====== INFORMATION SUPPLIED ======
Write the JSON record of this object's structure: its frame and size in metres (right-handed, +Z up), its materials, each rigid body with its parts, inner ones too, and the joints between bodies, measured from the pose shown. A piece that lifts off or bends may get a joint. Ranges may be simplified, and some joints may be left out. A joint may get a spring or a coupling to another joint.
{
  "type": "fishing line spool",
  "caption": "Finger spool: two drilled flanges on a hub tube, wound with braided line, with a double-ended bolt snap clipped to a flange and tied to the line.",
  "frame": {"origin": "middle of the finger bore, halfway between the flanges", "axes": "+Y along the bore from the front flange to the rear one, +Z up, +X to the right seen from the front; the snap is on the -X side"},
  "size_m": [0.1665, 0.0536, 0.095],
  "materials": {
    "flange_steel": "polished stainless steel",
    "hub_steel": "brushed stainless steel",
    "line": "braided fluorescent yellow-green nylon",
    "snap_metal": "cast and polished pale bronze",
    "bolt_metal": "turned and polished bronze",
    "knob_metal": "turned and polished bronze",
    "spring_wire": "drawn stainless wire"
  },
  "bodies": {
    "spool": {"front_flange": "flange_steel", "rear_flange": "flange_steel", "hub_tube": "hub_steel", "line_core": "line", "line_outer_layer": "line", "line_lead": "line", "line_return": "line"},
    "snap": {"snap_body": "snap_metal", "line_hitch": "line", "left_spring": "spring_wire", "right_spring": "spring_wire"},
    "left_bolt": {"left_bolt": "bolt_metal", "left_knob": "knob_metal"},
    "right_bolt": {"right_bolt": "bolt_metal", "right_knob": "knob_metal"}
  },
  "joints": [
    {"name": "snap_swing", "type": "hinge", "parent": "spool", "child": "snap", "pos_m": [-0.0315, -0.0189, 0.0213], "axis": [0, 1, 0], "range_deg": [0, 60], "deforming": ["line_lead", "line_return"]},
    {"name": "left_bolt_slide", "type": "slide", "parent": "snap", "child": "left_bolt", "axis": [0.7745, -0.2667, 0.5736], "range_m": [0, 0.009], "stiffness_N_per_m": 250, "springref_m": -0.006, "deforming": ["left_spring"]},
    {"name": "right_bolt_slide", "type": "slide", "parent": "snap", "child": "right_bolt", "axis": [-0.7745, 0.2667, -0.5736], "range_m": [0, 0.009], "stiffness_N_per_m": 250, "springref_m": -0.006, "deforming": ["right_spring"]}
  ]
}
======
• [PROBLEM TO SOLVE]:
Extract the complete listing above, reproducing each line exactly.

• [EXERCISE ANSWER]:
Write the JSON record of this object's structure: its frame and size in metres (right-handed, +Z up), its materials, each rigid body with its parts, inner ones too, and the joints between bodies, measured from the pose shown. A piece that lifts off or bends may get a joint. Ranges may be simplified, and some joints may be left out. A joint may get a spring or a coupling to another joint.
{
  "type": "fishing line spool",
  "caption": "Finger spool: two drilled flanges on a hub tube, wound with braided line, with a double-ended bolt snap clipped to a flange and tied to the line.",
  "frame": {"origin": "middle of the finger bore, halfway between the flanges", "axes": "+Y along the bore from the front flange to the rear one, +Z up, +X to the right seen from the front; the snap is on the -X side"},
  "size_m": [0.1665, 0.0536, 0.095],
  "materials": {
    "flange_steel": "polished stainless steel",
    "hub_steel": "brushed stainless steel",
    "line": "braided fluorescent yellow-green nylon",
    "snap_metal": "cast and polished pale bronze",
    "bolt_metal": "turned and polished bronze",
    "knob_metal": "turned and polished bronze",
    "spring_wire": "drawn stainless wire"
  },
  "bodies": {
    "spool": {"front_flange": "flange_steel", "rear_flange": "flange_steel", "hub_tube": "hub_steel", "line_core": "line", "line_outer_layer": "line", "line_lead": "line", "line_return": "line"},
    "snap": {"snap_body": "snap_metal", "line_hitch": "line", "left_spring": "spring_wire", "right_spring": "spring_wire"},
    "left_bolt": {"left_bolt": "bolt_metal", "left_knob": "knob_metal"},
    "right_bolt": {"right_bolt": "bolt_metal", "right_knob": "knob_metal"}
  },
  "joints": [
    {"name": "snap_swing", "type": "hinge", "parent": "spool", "child": "snap", "pos_m": [-0.0315, -0.0189, 0.0213], "axis": [0, 1, 0], "range_deg": [0, 60], "deforming": ["line_lead", "line_return"]},
    {"name": "left_bolt_slide", "type": "slide", "parent": "snap", "child": "left_bolt", "axis": [0.7745, -0.2667, 0.5736], "range_m": [0, 0.009], "stiffness_N_per_m": 250, "springref_m": -0.006, "deforming": ["left_spring"]},
    {"name": "right_bolt_slide", "type": "slide", "parent": "snap", "child": "right_bolt", "axis": [-0.7745, 0.2667, -0.5736], "range_m": [0, 0.009], "stiffness_N_per_m": 250, "springref_m": -0.006, "deforming": ["right_spring"]}
  ]
}